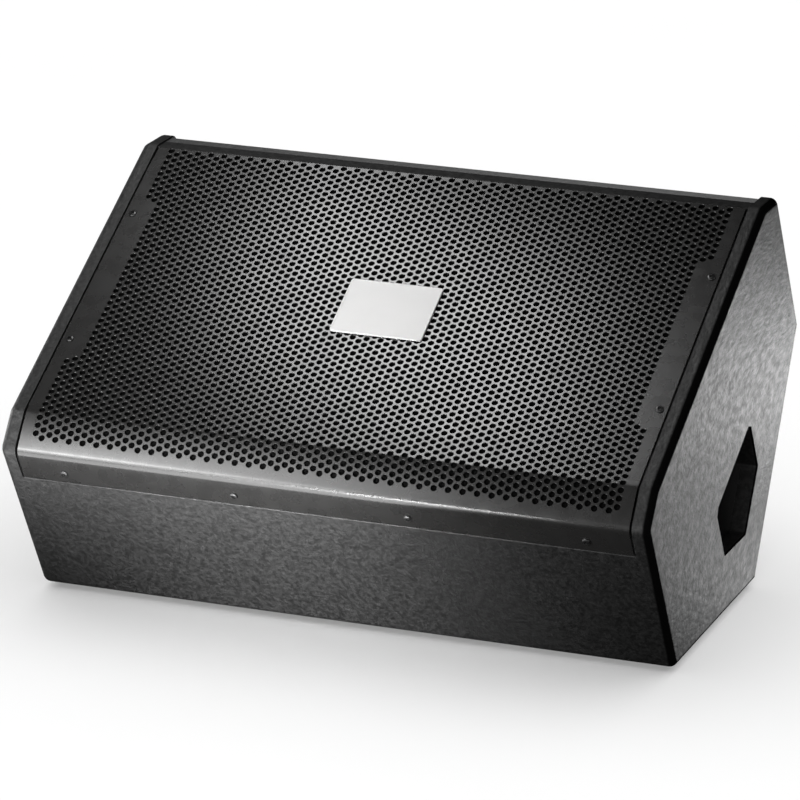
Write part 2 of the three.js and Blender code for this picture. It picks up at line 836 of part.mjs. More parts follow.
function inductor(x, y, radius, height) {
  const z = CROSSOVER.z + 10 + GLUE;
  return turned([
    [radius * 0.35, z],
    [radius, z],
    [radius, z + height],
    [radius * 0.35, z + height],
  ], x, y, 32);
}

function capacitor(x, y, radius, length) {
  const z = CROSSOVER.z + 10 + GLUE + radius;
  const body = new THREE.CylinderGeometry(radius, radius, length, 24).rotateZ(Math.PI / 2);
  return toSolid(body.translate(x, y, z));
}

function foot() {
  const { radius, height, hollow } = FOOT;
  return turned([
    [hollow, -0.1],
    [radius, -0.1],
    [radius - 2, -height],
    [hollow + 5, -height],
    [hollow + 5, -height + 3],
    [hollow, -height + 3],
  ], 0, 0, 20);
}

function buildCabinet() {
  addPart('left_side_panel', 'textured_paint', sidePanel(-1), TO_WORLD);
  addPart('right_side_panel', 'textured_paint', sidePanel(1), TO_WORLD);
  addPart('front_panel', 'textured_paint', frontPanel(), TO_WORLD);
  addPart('bottom_panel', 'textured_paint', bottomPanel(), TO_WORLD);
  addPart('second_floor_panel', 'textured_paint', secondFloorPanel(), TO_WORLD);
  addPart('rear_panel', 'textured_paint', rearPanel(), TO_WORLD);
  addPart('top_rail', 'textured_paint', topRail(), TO_WORLD);
  addPart('grille_batten_left', 'textured_paint', grilleBatten(-1), TO_WORLD);
  addPart('grille_batten_right', 'textured_paint', grilleBatten(1), TO_WORLD);
  addPart('baffle_board', 'textured_paint', baffleBoard(), TO_WORLD);
  addPart('centre_brace', 'bare_ply', centreBrace(), TO_WORLD);
}

function buildGrille() {
  addPart('grille', 'grille_powder_coat', grille(), TO_WORLD);
  addPart('grille_foam', 'foam', grilleFoam(), TO_WORLD);
  addPart('badge_plate', 'badge_white', badgePlate(), TO_WORLD);
  const flangeScrew = screw(4.2, 2.2, 2, 17);
  [[-1, 'left'], [1, 'right']].forEach(([side, label]) => {
    FLANGE_SCREW_S.forEach((s, k) => {
      const spot = inWorld(moved(side * FLANGE_SCREW_X, s, 0));
      addPart(`grille_screw_${label}_${k + 1}`, 'black_screw', flangeScrew, spot);
    });
  });
  const towardsFront = new THREE.Matrix4().makeRotationX(90 * DEGREES);
  LIP_SCREW_X.forEach((x, k) => {
    const spot = inWorld(moved(x, 0, LIP_SCREW_N).multiply(towardsFront));
    addPart(`grille_lip_screw_${k + 1}`, 'black_screw', flangeScrew, spot);
  });
}

function buildWoofer() {
  addPart('woofer_basket', 'cast_metal', wooferBasket(), TO_WORLD);
  addPart('woofer_gasket', 'foam', wooferGasket(), TO_WORLD);
  addPart('woofer_surround', 'treated_cloth', wooferSurround(), TO_WORLD);
  addPart('woofer_cone', 'cone_paper', wooferCone(), TO_WORLD);
  addPart('woofer_dust_cap', 'cone_paper', dustCap(), TO_WORLD);
  addPart('voice_coil_former', 'coil_former', coilFormer(), TO_WORLD);
  addPart('voice_coil', 'copper_wire', voiceCoil(), TO_WORLD);
  addPart('woofer_spider', 'treated_cloth', wooferSpider(), TO_WORLD);
  addPart('woofer_top_plate', 'plated_steel', topPlate(), TO_WORLD);
  addPart('woofer_magnet', 'ferrite', magnetRing(), TO_WORLD);
  addPart('woofer_yoke', 'plated_steel', magnetYoke(), TO_WORLD);
  const bolt = screw(5, 3, 2.4, 22);
  wooferScrewSpots().forEach(([x, s], k) => {
    const spot = inWorld(moved(x, s, BAFFLE_FRONT + 5.3));
    addPart(`woofer_screw_${k + 1}`, 'black_screw', bolt, spot);
  });
}

function buildHorn() {
  addPart('horn', 'black_plastic', horn(), TO_WORLD);
  addPart('compression_driver_body', 'cast_metal', driverBody(), TO_WORLD);
  addPart('compression_driver_diaphragm', 'titanium', driverDiaphragm(), TO_WORLD);
  addPart('compression_driver_cover', 'cast_metal', driverCover(), TO_WORLD);
  const fixing = screw(4.4, 2.4, 2, 18);
  hornScrewSpots().forEach(([x, s], k) => {
    const spot = inWorld(moved(x, s, BAFFLE_FRONT + GLUE + 4));
    addPart(`horn_screw_${k + 1}`, 'black_screw', fixing, spot);
  });
  addPart('port_tube_lower', 'black_plastic', portTube(PORT.s[0]), TO_WORLD);
  addPart('port_tube_upper', 'black_plastic', portTube(PORT.s[1]), TO_WORLD);
}

function buildPockets() {
  addPart('pocket_cup_left', 'black_plastic', pocketCup(-1, false), TO_WORLD);
  addPart('pocket_cup_right', 'black_plastic', pocketCup(1, true), TO_WORLD);
  addPart('speaker_socket_1', 'black_plastic', speakerSocket(SOCKET.s[0]), TO_WORLD);
  addPart('speaker_socket_2', 'black_plastic', speakerSocket(SOCKET.s[1]), TO_WORLD);
  addPart('mode_switch_body', 'black_plastic', switchBody(), TO_WORLD);
  addPart('mode_switch_slider', 'plated_steel', switchSlider(), TO_WORLD);
}

function buildCrossover() {
  const { x, y } = CROSSOVER;
  addPart('crossover_board', 'circuit_board', crossoverBoard(), TO_FLOOR);
  addPart('crossover_coil', 'copper_wire', inductor(x - 36, y - 8, 26, 22), TO_FLOOR);
  addPart('crossover_capacitor', 'capacitor_film', capacitor(x + 34, y + 10, 9, 46), TO_FLOOR);
}

function buildFeet() {
  ['front', 'back'].forEach((row) => {
    [[-1, 'left'], [1, 'right']].forEach(([side, label]) => {
      const spot = TO_FLOOR.clone().multiply(moved(side * FOOT.x, FOOT[row], 0));
      addPart(`foot_${row}_${label}`, 'rubber', foot(), spot);
    });
  });
}

buildCabinet();
buildGrille();
buildWoofer();
buildHorn();
buildPockets();
buildCrossover();
buildFeet();

export default group;
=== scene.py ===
"""Stage monitor wedge: a floor loudspeaker in a textured black cabinet, with a perforated steel grille."""
import json
import math

import bpy
import bmesh
from mathutils import Matrix, Vector, noise
from mathutils.geometry import tessellate_polygon
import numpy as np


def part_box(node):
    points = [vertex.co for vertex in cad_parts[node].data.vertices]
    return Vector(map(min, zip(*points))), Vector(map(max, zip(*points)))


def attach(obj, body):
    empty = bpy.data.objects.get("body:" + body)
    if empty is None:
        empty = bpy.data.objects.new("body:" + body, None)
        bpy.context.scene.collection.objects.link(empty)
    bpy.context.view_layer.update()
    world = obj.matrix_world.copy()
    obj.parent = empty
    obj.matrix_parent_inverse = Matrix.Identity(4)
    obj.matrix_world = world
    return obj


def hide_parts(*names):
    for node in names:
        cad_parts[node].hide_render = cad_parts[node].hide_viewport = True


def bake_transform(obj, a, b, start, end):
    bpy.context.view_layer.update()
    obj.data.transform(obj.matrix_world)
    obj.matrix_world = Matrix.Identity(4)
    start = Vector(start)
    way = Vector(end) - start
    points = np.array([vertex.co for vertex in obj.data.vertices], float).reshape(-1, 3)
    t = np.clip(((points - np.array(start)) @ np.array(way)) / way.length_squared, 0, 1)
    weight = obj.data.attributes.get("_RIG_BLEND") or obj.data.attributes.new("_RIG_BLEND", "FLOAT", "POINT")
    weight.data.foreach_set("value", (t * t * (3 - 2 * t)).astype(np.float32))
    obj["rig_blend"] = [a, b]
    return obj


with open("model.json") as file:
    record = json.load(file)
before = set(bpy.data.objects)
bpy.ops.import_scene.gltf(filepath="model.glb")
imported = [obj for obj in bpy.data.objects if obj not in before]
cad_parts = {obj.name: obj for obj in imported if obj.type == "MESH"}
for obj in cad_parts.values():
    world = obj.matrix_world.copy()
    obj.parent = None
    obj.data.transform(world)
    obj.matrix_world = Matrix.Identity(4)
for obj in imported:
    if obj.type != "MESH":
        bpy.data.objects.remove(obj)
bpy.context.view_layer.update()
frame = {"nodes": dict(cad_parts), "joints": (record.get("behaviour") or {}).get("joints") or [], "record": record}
CABINET = "cabinet"
JOINTS = {joint["name"]: joint for joint in frame["joints"]}

# ---- Driving dimensions, in metres. The grille frame is x across, s up the slope, n out of the grille.
WIDTH = 0.692
SLOPE = 0.475
FRONT_DEPTH = 0.221
REAR_DEPTH = 0.207
FLOOR_TILT = math.radians(29)
SECOND_TILT = math.radians(32)
CHAMFER_RUN = 0.040
CHAMFER_DROP = 0.019
REAR_DROP = 0.0225
CORNER_ROUND = 0.012
EDGE_ROUND = 0.008
SOFT_CORNER = 0.003
PLY = 0.018
REAR_INSET = 0.0045
REAR_ROUND = 0.010
RAIL_INSET = 0.0017
OUTER_X = WIDTH / 2
INNER_X = OUTER_X - PLY

# Small allowances between boards, and the softened edges of the cheeks.
INNER_EASE = 0.0008
MOUTH_ROUND = 0.002
LEAST_ROUND = 0.0003
REBATE_GAP = 0.0005
LIP_GAP = 0.0012
LIP_ROUND = 0.0012
BOARD_GAP = 0.001
RAIL = {"tongue": 0.014, "shelf": 0.0070, "gap": 0.001, "round": 0.0003}

# The perforated sheet. Rows are half a pitch apart: a column has holes in every second row.
SHEET = 0.0015
GRILLE_HALF = 0.326
GRILLE_TOP = 0.4314
LIP_BOTTOM = -0.056
PITCH = 0.00873
ROW = PITCH / 2
COLUMN = PITCH * math.cos(math.radians(30))
HOLE_RADIUS = 0.00325
HOLE_RIM = 0.00022
HOLE_SIDES = 16
ROW_ZERO_S = 0.1877
ROWS = (-40, 55)
COLUMNS = (-41, 41)
PLAIN_COLUMNS = 2
PLAIN_ROWS = (-15, 37)
STRIPS = {"left": (COLUMNS[0], -14), "middle": (-13, 13), "right": (14, COLUMNS[1])}
BEND = {"start": 0.0411, "radius": 0.004, "angle": math.radians(21)}
ROLL = {"radius": 0.0095, "angle": math.radians(30)}

# The sheet's mesh: grid lines per hole column and per row, and lines over each plain stretch.
TOP_HEM = 0.0001
LINES_ACROSS = 4
LINES_UP = 2
EDGE_LINES = 3
BEVEL_LINES = 3
ROLL_LINES = 10
LIP_LINES = 4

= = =

What you should do
Begin with the line containing "buildCabinet();", end with the line containing "points = np.array([vertex.co", and repeat every line in that stretch exactly.

Output of the exercise
buildCabinet();
buildGrille();
buildWoofer();
buildHorn();
buildPockets();
buildCrossover();
buildFeet();

export default group;
=== scene.py ===
"""Stage monitor wedge: a floor loudspeaker in a textured black cabinet, with a perforated steel grille."""
import json
import math

import bpy
import bmesh
from mathutils import Matrix, Vector, noise
from mathutils.geometry import tessellate_polygon
import numpy as np


def part_box(node):
    points = [vertex.co for vertex in cad_parts[node].data.vertices]
    return Vector(map(min, zip(*points))), Vector(map(max, zip(*points)))


def attach(obj, body):
    empty = bpy.data.objects.get("body:" + body)
    if empty is None:
        empty = bpy.data.objects.new("body:" + body, None)
        bpy.context.scene.collection.objects.link(empty)
    bpy.context.view_layer.update()
    world = obj.matrix_world.copy()
    obj.parent = empty
    obj.matrix_parent_inverse = Matrix.Identity(4)
    obj.matrix_world = world
    return obj


def hide_parts(*names):
    for node in names:
        cad_parts[node].hide_render = cad_parts[node].hide_viewport = True


def bake_transform(obj, a, b, start, end):
    bpy.context.view_layer.update()
    obj.data.transform(obj.matrix_world)
    obj.matrix_world = Matrix.Identity(4)
    start = Vector(start)
    way = Vector(end) - start
    points = np.array([vertex.co for vertex in obj.data.vertices], float).reshape(-1, 3)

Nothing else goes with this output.